Узнав об ответе из Лондона, Хорнеман за одну ночь составил подробный план экспедиции к Нигеру с северного направления, и наутро этот план был отослан в Африканское общество. Он предусматривал обширную программу исследований в Кацине и соседних странах: изучение языка, религии, форм правления и отношений между правителями и подданными, нравов и обычаев жителей, организации и тактики войска, наконец, — проблем работорговли.

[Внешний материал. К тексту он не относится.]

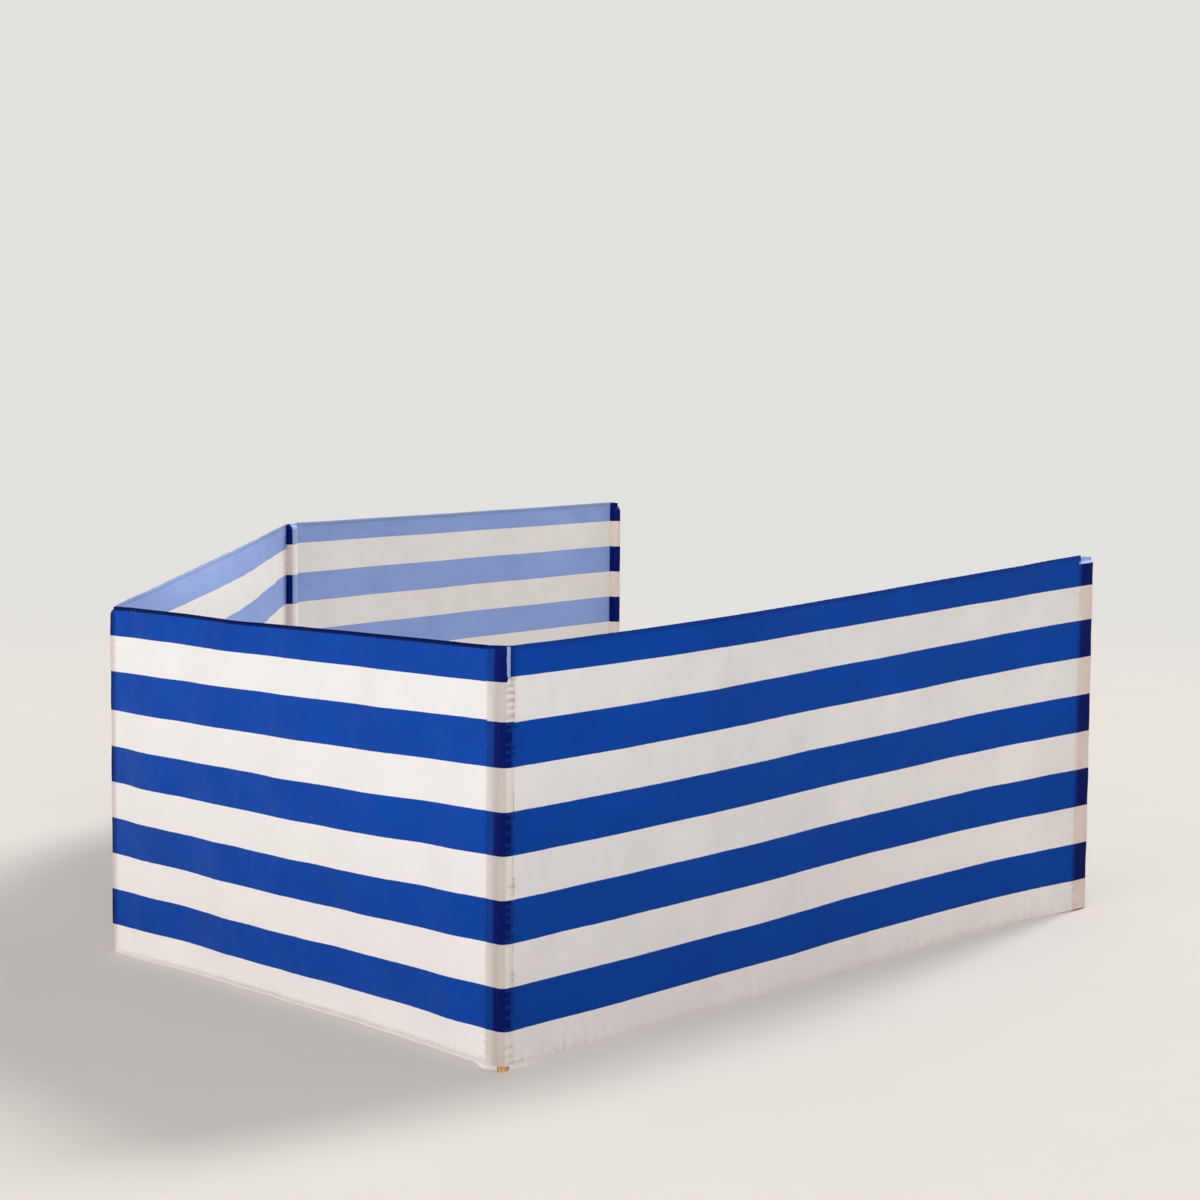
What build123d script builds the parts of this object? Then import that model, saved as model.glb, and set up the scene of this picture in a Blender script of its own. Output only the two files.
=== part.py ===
from build123d import *

import os
from math import asin, atan2, cos, sin

# A striped beach windbreak: one strip of cloth in four bays, hung between five poles.
# Each pole stands in a sleeve sewn into the cloth, closed at its top and open at its foot.
# The origin is the foot of the middle pole, at the lowest ground that any pole stands on.

os.makedirs("parts", exist_ok=True)

# Cloth sizes, in millimetres
cloth_height = 762
cloth_thickness = 2
hem_height = 8
hem_thickness = 1.5
fold_gap = 0.2
cap_thickness = 2
cap_rounding = 0.8
end_sleeve_drop = 12

# Pole sizes
pole_diameter = 22
pole_top_bevel = 2
pole_top_room = 10

# A sleeve is a flat tunnel between two seams, and its pole stands close to the seam ahead
sleeve_clearance = 0.3
sleeve_width = 60
seam_past_tube = 1.2
last_seam_back = 36

# How it stands: the plan, the bare pole under the cloth down to the lowest ground, and how far each bay
# is bowed outwards, or inwards where the value is negative
bay_length = 1500
first_bay_heading = -126.5
turn_at_pole = {2: 28, 3: 45.5, 4: 90.5}
bare_pole = {1: 108, 2: 113, 3: 15, 4: 79, 5: 184}
outward_bow = {1: 20, 2: -40, 3: 20, 4: 10}

# Worked out from the sizes above
pole_radius = pole_diameter / 2
tunnel_radius = pole_radius + sleeve_clearance
tube_radius = tunnel_radius + cloth_thickness
first_pole = min(bare_pole)
last_pole = max(bare_pole)
middle_pole = (first_pole + last_pole) // 2
seam_ahead = tube_radius + seam_past_tube
seam_back = {number: sleeve_width - seam_ahead for number in bare_pole}
seam_back[last_pole] = last_seam_back

heading = {first_pole: first_bay_heading}
for pole_number, turn in turn_at_pole.items():
    heading[pole_number] = heading[pole_number - 1] + turn

# Each pole's place, walking along the cloth, with the middle pole on the origin
walk = {first_pole: Vector(0, 0)}
for bay, angle in heading.items():
    walk[bay + 1] = walk[bay] + Vector(bay_length, 0).rotate(Axis.Z, angle)
pole_place = {number: spot - walk[middle_pole] for number, spot in walk.items()}


def sleeve_top(number):
    """Height of the sleeve's closed top over the ground: the two end sleeves stop a little lower."""
    drop = end_sleeve_drop if number in (first_pole, last_pole) else 0
    return bare_pole[number] + cloth_height - drop


def sleeve_arms(number):
    """Directions in which cloth leaves a pole's sleeve, each with its seam's distance from the axis."""
    arms = []
    if number > first_pole:
        arms.append((heading[number - 1] + 180, seam_back[number]))
    if number < last_pole:
        arms.append((heading[number], seam_ahead))
    return arms


def arm_outline(reach):
    """Corners of an arm that leaves the round tube at a tangent and narrows to one cloth thickness."""
    tip = cloth_thickness / 2
    lean = asin(tube_radius / (reach**2 + tip**2) ** 0.5) - atan2(tip, reach)
    touch = Vector(sin(lean), cos(lean)) * tube_radius
    return [(touch.X, touch.Y), (reach, tip), (reach, -tip), (touch.X, -touch.Y)]


def sleeve_outline(number):
    """Plan of a sleeve from outside: a round tube with its sewn arms."""
    Circle(tube_radius)
    for angle, reach in sleeve_arms(number):
        Polygon(*arm_outline(reach), rotation=angle, align=None)


def pole_plane(number, height):
    """Level plane on a pole's axis."""
    return Plane(pole_place[number] + Vector(0, 0, height))


def cloth_strip(bay, low, high, inner, outer):
    """One bay's cloth between two heights over its foot line and two depths from its middle, bowed in plan.

    The foot line runs from one pole's bare length to the next one's."""
    start = seam_ahead
    end = bay_length - seam_back[bay + 1]
    middle = (start + end) / 2
    bow = -outward_bow[bay]
    along = Vector(1, 0).rotate(Axis.Z, heading[bay])
    foot, next_foot = bare_pole[bay], bare_pole[bay + 1]
    with BuildPart() as strip:
        with BuildSketch(Plane(pole_place[bay], x_dir=along, z_dir=(0, 0, 1))):
            with BuildLine():
                ThreePointArc((start, inner), (middle, bow + inner), (end, inner))
                Line((end, inner), (end, outer))
                ThreePointArc((end, outer), (middle, bow + outer), (start, outer))
                Line((start, outer), (start, inner))
            make_face()
        extrude(amount=max(foot, next_foot) + high)
        with BuildSketch(Plane(pole_place[bay], x_dir=along, z_dir=along.rotate(Axis.Z, -90))):
            Polygon(
                (0, foot + low),
                (bay_length, next_foot + low),
                (bay_length, next_foot + high),
                (0, foot + high),
                align=None,
            )
        extrude(amount=bay_length, both=True, mode=Mode.INTERSECT)
    return strip.part


# Poles, each in its own sleeve, which goes on a little over the pole's end up to its closed top
for number in pole_place:
    with BuildPart() as pole:
        with BuildSketch(pole_plane(number, 0)):
            Circle(pole_radius)
        extrude(amount=sleeve_top(number) - cap_thickness - pole_top_room)
        chamfer(pole.edges().sort_by(Axis.Z)[-1], pole_top_bevel)
    pole.part.label = f"pole_{number}"
    export_step(pole.part, f"parts/pole_{number}.step")

    with BuildPart() as sleeve:
        with BuildSketch(pole_plane(number, bare_pole[number])):
            sleeve_outline(number)
            Circle(tunnel_radius, mode=Mode.SUBTRACT)
        extrude(amount=sleeve_top(number) - cap_thickness - bare_pole[number])
    sleeve.part.label = f"sleeve_{number}"
    export_step(sleeve.part, f"parts/sleeve_{number}.step")

    with BuildPart() as cap:
        with BuildSketch(pole_plane(number, sleeve_top(number) - cap_thickness)):
            sleeve_outline(number)
        extrude(amount=cap_thickness)
        fillet(cap.faces().sort_by(Axis.Z)[-1].edges(), min(cap_rounding, cap_thickness / 2))
    cap.part.label = f"sleeve_cap_{number}"
    export_step(cap.part, f"parts/sleeve_cap_{number}.step")

# The striped cloth of each bay, and the hems folded over onto its inner face
for bay in heading:
    face = cloth_thickness / 2
    fold = face + fold_gap
    panel = cloth_strip(bay, 0, cloth_height, -face, face)
    panel.label = f"panel_{bay}"
    export_step(panel, f"parts/panel_{bay}.step")

    bottom_hem = cloth_strip(bay, 0, hem_height, fold, fold + hem_thickness)
    bottom_hem.label = f"bottom_hem_{bay}"
    export_step(bottom_hem, f"parts/bottom_hem_{bay}.step")

    top_hem = cloth_strip(bay, cloth_height - hem_height, cloth_height, fold, fold + hem_thickness)
    top_hem.label = f"top_hem_{bay}"
    export_step(top_hem, f"parts/top_hem_{bay}.step")
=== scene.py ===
"""A striped beach windbreak: one strip of cloth in four bays, on five poles in sewn sleeves."""

import math

import bpy
import numpy as np
from mathutils import Matrix, Vector


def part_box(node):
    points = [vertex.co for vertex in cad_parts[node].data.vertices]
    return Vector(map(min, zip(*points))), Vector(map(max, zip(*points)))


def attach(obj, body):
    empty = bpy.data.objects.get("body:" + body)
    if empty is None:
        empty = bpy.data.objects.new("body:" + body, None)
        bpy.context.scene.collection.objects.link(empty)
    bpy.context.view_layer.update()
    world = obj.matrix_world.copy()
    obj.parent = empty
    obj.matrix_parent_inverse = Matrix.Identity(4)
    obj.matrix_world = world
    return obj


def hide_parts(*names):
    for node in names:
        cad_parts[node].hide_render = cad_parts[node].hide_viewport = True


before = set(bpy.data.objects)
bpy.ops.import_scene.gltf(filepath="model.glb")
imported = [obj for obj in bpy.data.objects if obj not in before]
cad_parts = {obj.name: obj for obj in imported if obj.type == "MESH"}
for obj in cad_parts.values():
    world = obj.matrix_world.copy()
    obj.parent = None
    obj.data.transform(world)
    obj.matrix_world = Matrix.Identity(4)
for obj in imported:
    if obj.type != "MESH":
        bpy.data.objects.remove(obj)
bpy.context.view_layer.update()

# The frame, in metres: poles, the cloth's foot at each of them, and sleeve tops. Bay n runs from pole n to
# pole n + 1, and the inside of the windbreak is on its left. The back pole is the corner at the back left, the
# middle pole the one at the front left, and the front bay joins that one to the near pole
pole_numbers = range(1, 6)
bays = range(1, 5)
first_pole, back_pole, middle_pole, near_pole, last_pole = pole_numbers
front_bay = middle_pole


def axis_of(number):
    """A pole's place in plan."""
    low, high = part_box(f"pole_{number}")
    return np.array([low.x + high.x, low.y + high.y]) / 2


pole_at = {n: axis_of(n) for n in pole_numbers}
foot = {n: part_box(f"sleeve_{n}")[0].z for n in pole_numbers}
sleeve_top = {n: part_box(f"sleeve_cap_{n}")[1].z for n in pole_numbers}
cloth_height = sleeve_top[middle_pole] - foot[middle_pole]

# From a pole's axis to its sleeve's seam in the next bay, and in the bay before. The near sleeve wraps so far
# round its pole that both of its seams are drawn in, and the back and the last one are narrower as well
seam_ahead = {n: 0.0145 for n in pole_numbers if n < last_pole}
seam_back = {n: 0.0455 for n in pole_numbers if n > first_pole}
seam_ahead[near_pole] = 0.010
seam_back.update({back_pole: 0.034, near_pole: 0.0345, last_pole: 0.036})

# How far each bay's middle lies inside its straight line. First as the seams' slope and the ground follow it,
# then the cloth's own: at mid-height, how much more at the top than at the foot, how much more at both edges,
# and how much more near its second pole
bay_bow = {1: -0.020, 2: -0.020, 3: -0.020, 4: -0.010}
bow_middle = {1: -0.020, 2: -0.027, 3: -0.037, 4: 0.001}
bow_tilt = {1: 0.0, 2: 0.0, 3: -0.013, 4: -0.060}
bow_edges = {1: 0.002, 2: 0.002, 3: 0.043, 4: -0.017}
bow_skew = {1: 0.0, 2: 0.0, 3: -0.003, 4: 0.031}

# How far a bay also bellies to the inside, how soon under its top edge and over its foot, and how steeply it
# falls off towards the seams
belly_depth = {1: 0.0, 2: 0.080, 3: 0.0, 4: 0.0}
belly_under_top, belly_over_foot, belly_power = 0.10, 0.15, 1.6

# How far the top edge stands over the straight line between its corners, and how fast that fades downwards
top_rise = {1: -0.002, 2: -0.008, 3: 0.0025, 4: -0.001}
top_rise_power = 10

# How deep the puckers are at the seams that stand out, and at the others, and how far apart
pucker_height = {
    (middle_pole, "ahead"): 0.0004,
    (near_pole, "back"): 0.0006,
    (near_pole, "ahead"): 0.0011,
    (last_pole, "back"): 0.0004,
}
plain_pucker = 0.0005
pucker_pitch = 0.014

# Soft shapes of the bays' cloth: how deep and how long each one's waves are, and how far from the seams it
# has come in fully
roll_depth, roll_length = 0.0002, 0.085
billow_depth, billow_length = 0.0024, 0.42
free_reach = 0.16
slack_depth, slack_length, slack_reach = 0.0007, 0.13, 0.08
crinkle_depth, crinkle_length, crinkle_reach = 0.00016, 0.035, 0.03
hem_ripple, hem_ripple_length, hem_ripple_spread = 0.0006, 0.020, 0.012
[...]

3 июня 1796 года, за полтора месяца до выхода Парка к Нигеру, комитет общества одобрил предложенный Хорнеманом план. А спустя семь месяцев, в конце февраля 1797 года, Фридрих отправился из Гёттингена в Англию и 20 марта предстал перед джентльменами из комитета. Ему было объявлено, что общество сочло возможным принять его предложения, и одновременно изложены условия, на которых оно это делает. В течение последующих пяти лет молодому человеку будут выплачивать по двести фунтов в год (заметим, что эта сумма была довольно скромной: при пятнадцати шиллингах в день за время пребывания в Африке годовой оклад Парка составлял больше двухсот семидесяти фунтов). Правда, все расходы на снаряжение экспедиции общество брало на себя. Но Хорнемана денежная сторона цела беспокоила мало, единственно, о чем он просил, — если связь с ним станет невозможной, переслать деньги ею матери в Ганновер.
На что рассчитывали в Африканском обществе, отправляя в Египет Хорнемана, можно увидеть из доклада Бэнкса на общем собрании общества 25 мая 1797 года. «Комитет возлагает большие надежды на нашего нынешнего сотрудника Хорнемана, — говорил сэр Джозеф. — Его крепкое телосложение, пылкое рвение и настойчивое стремление к цели, широта знаний, приобретенных в результате отличного образования, открывают для нас прекрасную перспективу получения от пего талантливого трактата об очень интересных открытиях». А через месяц, 23 июня, на заседании комитета общества было сказано: «Недавние сообщения, полученные относительно реки Нигер, дают все основания считать, что она течет на восток и оканчивается в огромном озере или на побережье Средиземного моря. Чрезвычайно важно, чтобы Хорнеман собрал всю возможную информацию по этому вопросу».